Newland Archer, as became a young man of his position, strolled in somewhat late. He had left his overcoat with the silk-stockinged footmen (the stockings were one of Beaufort’s few fatuities), had dawdled a while in the library hung with Spanish leather and furnished with Buhl and malachite, where a few men were chatting and putting on their dancing-gloves, and had finally joined the line of guests whom Mrs. Beaufort was receiving on the threshold of the crimson drawing-room.
Edith Wharton’s book was written long after the 1870s, but it still acts as a time machine.
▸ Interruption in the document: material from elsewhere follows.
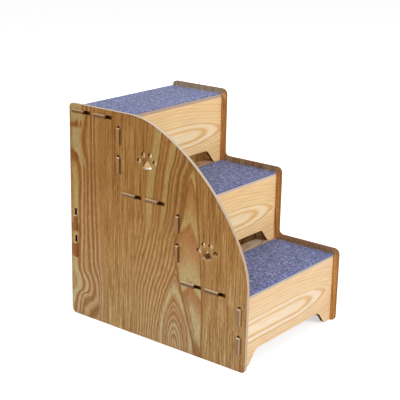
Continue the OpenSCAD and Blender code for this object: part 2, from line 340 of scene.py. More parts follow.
# Flame: pale and brown tongues stacked between the arches and the plain front grain, with rounded
# tips on a spine between the two
tip_round = 0.012
tongue_wave = 0.12
steep_levels = (0.25, 0.5)
steepness = (-2.4, -1.3)
flame_front = add(side, "FloatCurve", {"Value": down}, [
    (0.0, 0.66), (0.15, 0.7125), (0.19, 0.721), (0.333, 0.733), (0.5, 0.75), (0.583, 0.76),
    (1.0, 0.7625)])
arch_side = add(side, "FloatCurve", {"Value": down}, [
    (0.0, 0.74), (0.158, 0.7125), (0.21, 0.6875), (0.29, 0.675), (0.396, 0.658), (0.517, 0.621),
    (0.642, 0.633), (0.8, 0.68), (0.979, 0.733), (1.0, 0.74)])
spine = add(side, "Mix", {0: 0.5, 2: flame_front, 3: arch_side})
lean = add(side, "Math", {0: across, 1: spine}, operation="SUBTRACT")
lean = add(side, "Math", {0: lean}, operation="ABSOLUTE")
lean = add(side, "Math", {0: lean, 1: 0.0, 2: tip_round}, operation="SMOOTH_MAX")
steep = add(side, "MapRange", {"Value": down, "From Min": steep_levels[0],
                               "From Max": steep_levels[1],
                               "To Min": steepness[0], "To Max": steepness[1]})
lean = add(side, "Math", {0: lean, 1: steep, 2: down}, operation="MULTIPLY_ADD")
lean = add(side, "Math", {0: wobble, 1: tongue_wave, 2: lean}, operation="MULTIPLY_ADD")
tongue_wood = add(side, "ValToRGB", {0: lean}, [
    (0.11, "#96683a"), (0.15, "#b0925f"), (0.215, "#b69866"), (0.23, "#9a6433"), (0.265, "#a97545"),
    (0.34, "#b08856"), (0.4, "#b69662"), (0.425, "#a26f40"), (0.48, "#a9784b"), (0.54, "#b08556"),
    (0.59, "#b69765"), (0.66, "#b69966"), (0.685, "#9e6c3e"), (0.74, "#a9774b"), (0.79, "#b39260"),
    (0.9, "#b59763"), (0.95, "#93623a")])

# The zones are laid over each other, with a dark line along each side of the flame
side_line_half = 0.007
front_line_half = 0.004
line_darkness = 0.75
strip_front = (0.235, 0.205)
fade_levels = (0.3, 0.6)
fade_share = 0.6
in_strip = add(side, "MapRange", {"Value": across, "From Min": strip_front[0],
                                  "From Max": strip_front[1]})
in_fan = add(side, "Math", {0: across, 1: fan_rear}, operation="GREATER_THAN")
in_arch = add(side, "Math", {0: ring, 1: last_ring}, operation="LESS_THAN")
off_side = add(side, "Math", {0: across, 1: arch_side}, operation="SUBTRACT")
in_flame = add(side, "Math", {0: off_side, 1: 0.0}, operation="GREATER_THAN")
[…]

Wharton herself described it as “a momentary escape in going back to my childish memories of a long-vanished America… it was growing more and more evident that the world I had grown up in and been formed by had been destroyed in 1914.”
In an article in 2020, Hillary Kelly wrote that Wharton’s “status made her story more than believable—it made the story real … Novelists before Wharton understood that storytelling was an act of exposure, but she built it into the architecture of The Age of Innocence and weaponized it.”
The Age of Innocence is available on Project Gutenberg for anyone who wants to read it. The excerpts above are from Chapter three.